The institute is known for its extensive religious syllabus with a focus on scripture. According to Faiza Mushtaq, who did her PhD on the institute, its schools produce "activists and reformers," who believe that they are returning to "'real Islam, true and pure." According to Sadaf Ahmad of Lahore University, "Al Huda founder Farhat Hashmi's denunciation of various cultural practices and disapproval of Westerners and Indians gives women a new conception of their identity as Muslims."

==Canadian branch==
Al-Huda's Mississauga campus opened in 2004 and is a private school accredited by the Ontario Ministry of Education. As of 2015, it offered two main fields of study. About 160 female students in kindergarten to Grade 6 attended daily classes. On evenings and weekends, the school offers seminars for teenagers and adults.

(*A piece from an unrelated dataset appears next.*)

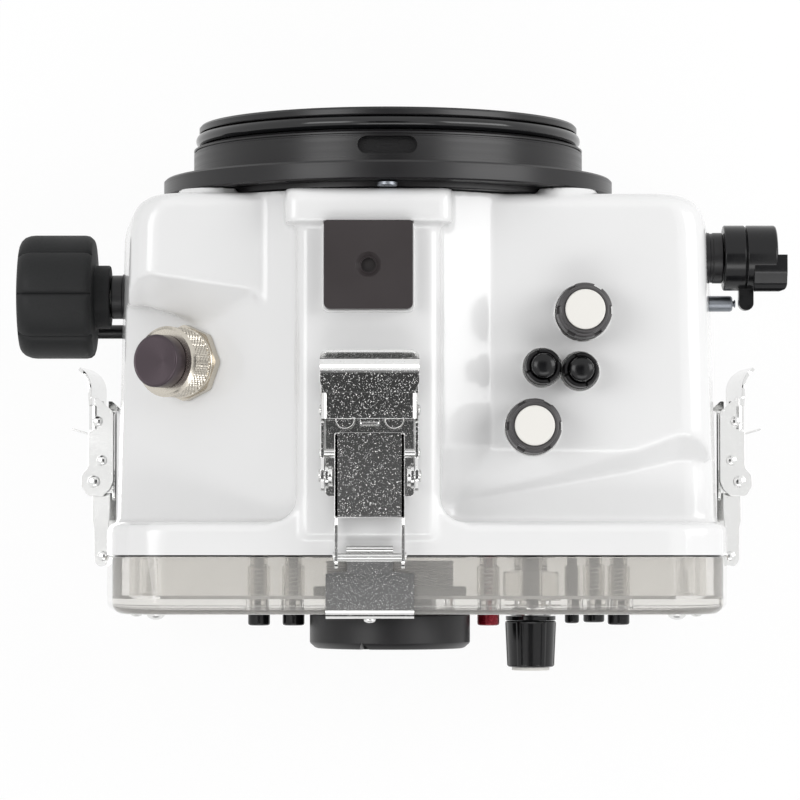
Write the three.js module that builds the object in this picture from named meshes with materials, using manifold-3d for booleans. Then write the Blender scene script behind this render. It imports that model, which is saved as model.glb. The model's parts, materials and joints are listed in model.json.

==Students linked to terror groups==
Tashfeen Malik, a Pakistani co-perpetrator of the December 2, 2015 shooting attack in San Bernardino, California, which killed 14 and seriously injured 22 people, had been a student of al-Huda before she married and moved to California. She and her husband executed the worst Islamic terror attack in the United States since the September 11 attacks in 2001.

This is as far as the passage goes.